It’s been a month since protests over the Kinder Morgan pipeline broke out during a Vancouver Island town hall with Prime Minister Justin Trudeau but on Tuesday, he again faced questions about the controversial project — this time during a talk with American TV host Bill Nye “The Science Guy” in Ottawa.
While the discussion largely focused on the importance of getting kids interested in science and how to encourage more innovation by Canadian scientists, Nye broached the subject of the Kinder Morgan pipeline just as the discussion began to wrap up.
Nye said he hears a lot of concerns from science colleagues about the government’s decision to give the stamp of approval to the controversial pipeline expansion.
The project will increase the capacity of an existing pipeline from Edmonton and feed into the terminal at Burnaby, B.C., increasing tanker traffic significantly and drawing condemnation for the environmental threat opponents argue it poses to the province’s sensitive coastal ecosystem.

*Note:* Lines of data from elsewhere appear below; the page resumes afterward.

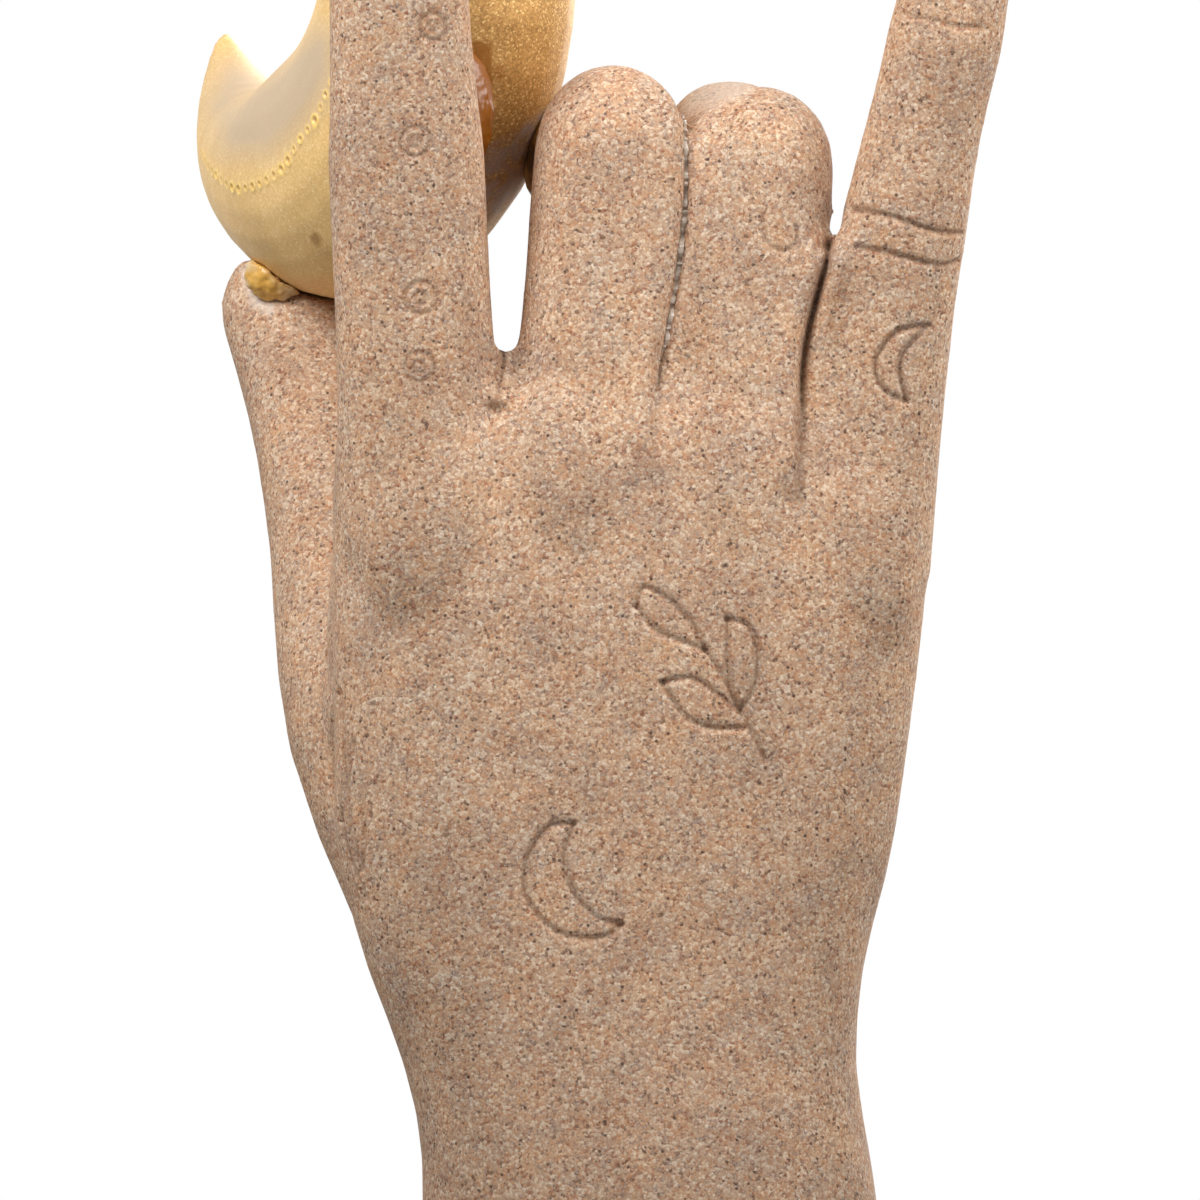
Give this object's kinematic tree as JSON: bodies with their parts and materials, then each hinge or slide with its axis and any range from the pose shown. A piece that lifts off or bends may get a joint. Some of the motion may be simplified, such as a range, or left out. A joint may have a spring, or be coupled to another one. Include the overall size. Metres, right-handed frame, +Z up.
{
  "type": "resin hand sculpture",
  "caption": "Free-standing table ornament: a sand-textured resin right hand on its forearm, index and little finger up, pinching a gold crescent moon.",
  "frame": {"origin": "middle of the underside of the felt pad, where the sculpture stands on the table", "axes": "+Z up along the forearm and fingers; -Y is the side that the back of the hand faces; -X is the thumb side"},
  "size_m": [0.1059, 0.096, 0.2536],
  "materials": {
    "sand_resin": "matte",
    "gold_paint": "satin",
    "steel_pin": "satin",
    "pale_adhesive": "satin",
    "amber_adhesive": "gloss",
    "dark_adhesive": "satin",
    "clear_adhesive": "gloss",
    "plug_resin": "matte",
    "felt": "matte"
  },
  "bodies": {
    "root": {"hand_casting": "sand_resin", "crescent_moon": "gold_paint", "moon_dowel": "steel_pin", "thumb_glue": "pale_adhesive", "index_glue": "amber_adhesive", "middle_finger_glue": "dark_adhesive", "finger_seam_glue": "clear_adhesive", "base_plug": "plug_resin", "felt_base_pad": "felt"}
  },
  "joints": []
}
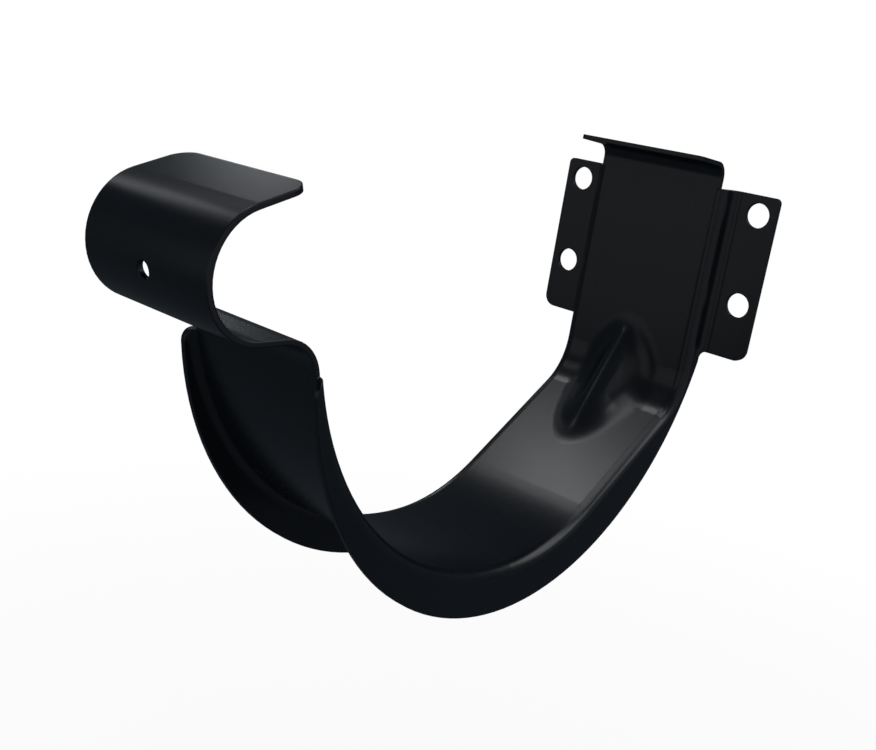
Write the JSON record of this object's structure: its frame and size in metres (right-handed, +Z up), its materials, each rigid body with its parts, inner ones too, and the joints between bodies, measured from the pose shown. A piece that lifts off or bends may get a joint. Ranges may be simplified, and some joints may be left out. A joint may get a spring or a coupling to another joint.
{
  "type": "gutter bracket",
  "caption": "Pressed sheet steel bracket that screws to a wall and carries a half-round gutter in a flanged cradle, with a front hook and a rear lip.",
  "frame": {"origin": "middle of the four screw holes, on the plane of the wall", "axes": "X along the gutter, -Y away from the wall, +Z up"},
  "size_m": [0.0574, 0.1456, 0.0949],
  "materials": {
    "coated_steel": "satin black coating"
  },
  "bodies": {
    "root": {"bracket": "coated_steel"}
  },
  "joints": []
}
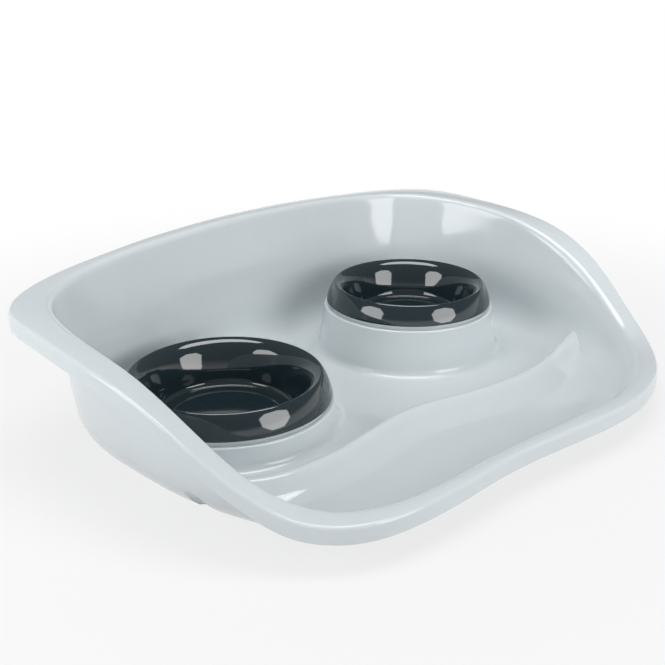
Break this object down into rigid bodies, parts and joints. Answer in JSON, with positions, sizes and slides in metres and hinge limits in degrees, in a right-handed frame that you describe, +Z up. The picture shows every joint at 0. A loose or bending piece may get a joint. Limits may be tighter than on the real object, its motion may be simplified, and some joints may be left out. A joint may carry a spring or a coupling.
{
  "type": "double pet bowl",
  "caption": "Pet feeding tray with a high splash wall, low front, wave-shaped ridge and round pedestals that hold lift-out bowls.",
  "frame": {"origin": "on the table, under the middle of the tray's outline", "axes": "+X to the tray's right as the animal sees it, +Y towards the high back wall, +Z up"},
  "size_m": [0.434, 0.315, 0.104],
  "materials": {
    "tray": "glossy light grey moulded plastic",
    "bowl": "glossy anthracite moulded plastic"
  },
  "bodies": {
    "tray": {"tray": "tray"},
    "bowl_left": {"bowl_left": "bowl"},
    "bowl_right": {"bowl_right": "bowl"}
  },
  "joints": [
    {"name": "bowl_left_lift", "type": "slide", "parent": "tray", "child": "bowl_left", "axis": [0, 0, 1], "range_m": [0, 0.12]},
    {"name": "bowl_right_lift", "type": "slide", "parent": "tray", "child": "bowl_right", "axis": [0, 0, 1], "range_m": [0, 0.12]}
  ]
}
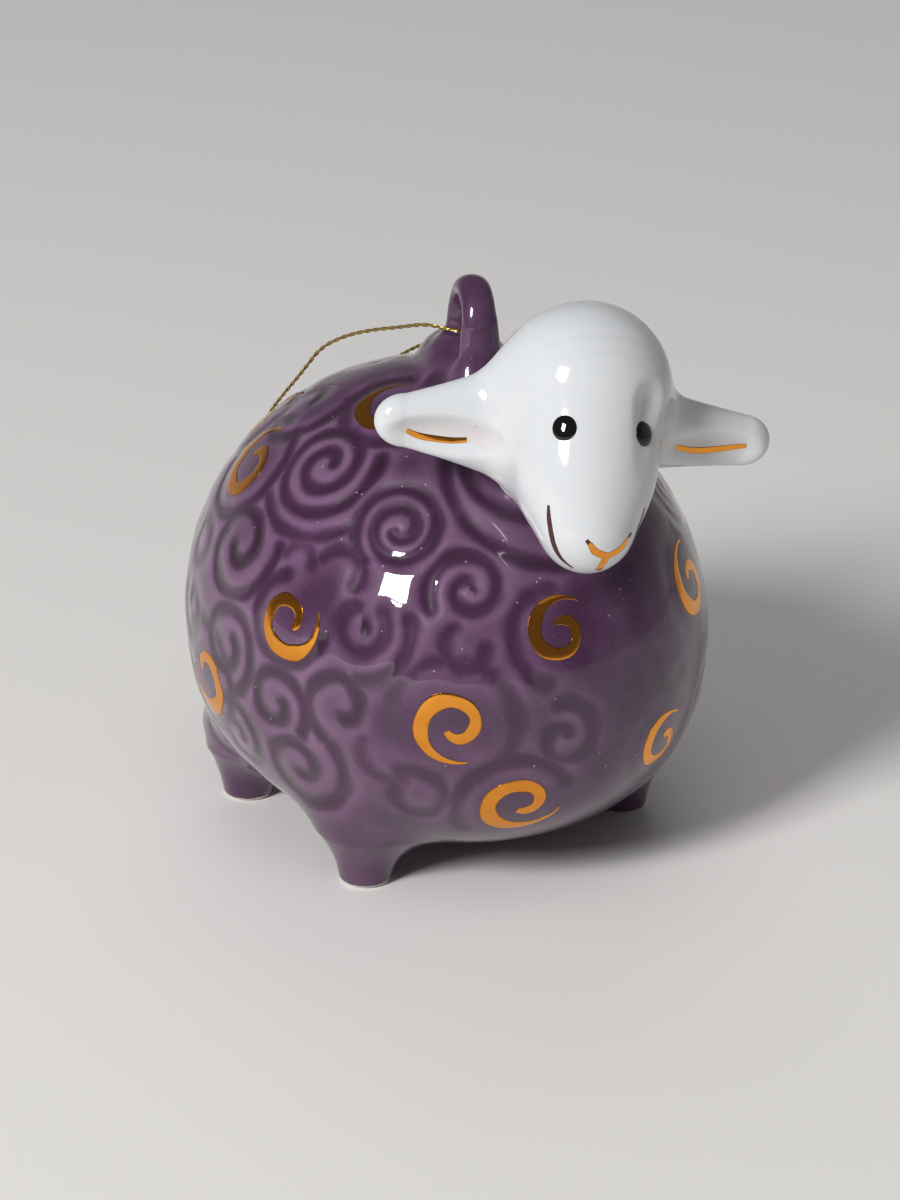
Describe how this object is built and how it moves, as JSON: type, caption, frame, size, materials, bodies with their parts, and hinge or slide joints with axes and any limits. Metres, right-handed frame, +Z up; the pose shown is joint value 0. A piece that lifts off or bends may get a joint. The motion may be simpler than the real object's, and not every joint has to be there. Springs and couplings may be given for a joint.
{
  "type": "sheep ornament",
  "caption": "Round hanging sheep of glazed ceramic with legs, a turned head, ears, gold curls, and a loop on its back that holds a thin knotted thread.",
  "frame": {"origin": "on the floor, under the middle of the ceramic's box, with the thread left out", "axes": "+Z up, -Y the way the body faces, +X to the sheep's own left"},
  "size_m": [0.08, 0.1156, 0.095],
  "materials": {
    "purple_glaze": "glossy translucent purple glaze, darker where it pools in the impressed spirals",
    "white_glaze": "glossy white glaze",
    "black_glaze": "glossy black dots",
    "brown_glaze": "thin painted line under the glaze",
    "gold_lustre": "polished gold film, fired on",
    "gold_thread": "twisted two-ply metallic thread"
  },
  "bodies": {
    "root": {"body_shell": "purple_glaze", "leg_front_right": "purple_glaze", "leg_front_left": "purple_glaze", "leg_rear_right": "purple_glaze", "leg_rear_left": "purple_glaze", "neck": "white_glaze", "head": "white_glaze", "ear_left": "white_glaze", "ear_right": "white_glaze", "loop_pad": "purple_glaze", "hanging_loop": "purple_glaze", "gold_curls_front": "gold_lustre", "gold_curls_right": "gold_lustre", "gold_curls_left": "gold_lustre", "gold_curls_rear": "gold_lustre", "eyes": "black_glaze", "nose_mark": "gold_lustre", "mouth_line": "brown_glaze", "ear_marks": "gold_lustre", "cord_right": "gold_thread", "cord_left": "gold_thread", "cord_knot": "gold_thread"}
  },
  "joints": []
}
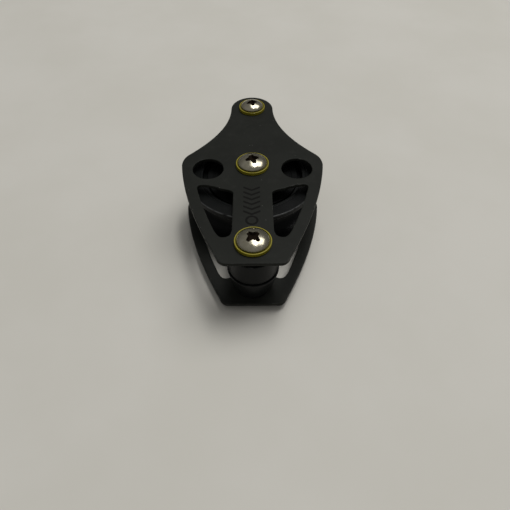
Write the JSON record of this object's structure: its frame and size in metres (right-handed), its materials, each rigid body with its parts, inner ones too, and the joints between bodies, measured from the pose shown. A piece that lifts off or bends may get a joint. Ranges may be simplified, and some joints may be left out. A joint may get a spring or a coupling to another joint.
{
  "type": "line block",
  "caption": "Sailing block: one grooved sheave on a two-row ball bearing between two cheek plates, with a rope post at each end.",
  "frame": {"origin": "on the axle's axis, in the plane of the nuts' and screws' lower ends that the block rests on", "axes": "+Z along the axle towards the screw heads; +Y along the cheeks towards the narrow lobe; +X to the right seen from the front, wide end nearest"},
  "size_m": [0.061, 0.109, 0.0334],
  "materials": {
    "black_anodised_aluminium": "satin black anodised, edges slightly polished",
    "black_acetal": "satin black, turned",
    "stainless_steel": "bright stainless, lightly brushed",
    "yellow_nylon": "olive yellow plastic",
    "white_acetal": "smooth white plastic balls"
  },
  "bodies": {
    "frame": {"upper_cheek": "black_anodised_aluminium", "lower_cheek": "black_anodised_aluminium", "axle_screw": "stainless_steel", "front_screw": "stainless_steel", "rear_screw": "stainless_steel", "axle_washer": "yellow_nylon", "front_washer": "yellow_nylon", "rear_washer": "yellow_nylon", "axle_nut": "stainless_steel", "front_nut": "stainless_steel", "rear_nut": "stainless_steel", "rear_nut_washer": "stainless_steel", "front_post_upper": "black_acetal", "front_post_lower": "black_acetal", "rear_post_upper": "black_acetal", "rear_post_lower": "black_acetal", "bearing_hub": "black_anodised_aluminium", "upper_bearing_cover": "black_acetal", "lower_bearing_cover": "black_acetal"},
    "sheave": {"sheave": "black_acetal"},
    "upper_ball_row": {"upper_ball_cage": "black_acetal", "upper_ball_01": "white_acetal", "upper_ball_02": "white_acetal", "upper_ball_03": "white_acetal", "upper_ball_04": "white_acetal", "upper_ball_05": "white_acetal", "upper_ball_06": "white_acetal", "upper_ball_07": "white_acetal", "upper_ball_08": "white_acetal", "upper_ball_09": "white_acetal", "upper_ball_10": "white_acetal", "upper_ball_11": "white_acetal", "upper_ball_12": "white_acetal", "upper_ball_13": "white_acetal", "upper_ball_14": "white_acetal"},
    "lower_ball_row": {"lower_ball_cage": "black_acetal", "lower_ball_01": "white_acetal", "lower_ball_02": "white_acetal", "lower_ball_03": "white_acetal", "lower_ball_04": "white_acetal", "lower_ball_05": "white_acetal", "lower_ball_06": "white_acetal", "lower_ball_07": "white_acetal", "lower_ball_08": "white_acetal", "lower_ball_09": "white_acetal", "lower_ball_10": "white_acetal", "lower_ball_11": "white_acetal", "lower_ball_12": "white_acetal", "lower_ball_13": "white_acetal", "lower_ball_14": "white_acetal"}
  },
  "joints": [
    {"name": "sheave_spin", "type": "hinge", "parent": "frame", "child": "sheave", "pos_m": [0, 0, 0.0162], "axis": [0, 0, 1], "continuous": true},
    {"name": "upper_row_orbit", "type": "hinge", "parent": "frame", "child": "upper_ball_row", "pos_m": [0, 0, 0.0198], "axis": [0, 0, 1], "continuous": true},
    {"name": "lower_row_orbit", "type": "hinge", "parent": "frame", "child": "lower_ball_row", "pos_m": [0, 0, 0.0126], "axis": [0, 0, 1], "continuous": true}
  ],
  "couplings": [
    {"joint": "upper_row_orbit", "follows": "sheave_spin", "ratio": 0.57927},
    {"joint": "lower_row_orbit", "follows": "sheave_spin", "ratio": 0.57927}
  ]
}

“I’ve been to Fort McMurray, Alta., and it really is the most amazing place — in the most troubling way,” said Nye, before urging attendees to check out a project run by researchers at Stanford University that has suggested all of Canada could be powered by renewable energy immediately if the political will to make the transition existed.
“Nevertheless, there’s this enormous fossil fuel industry. Tell us about that.”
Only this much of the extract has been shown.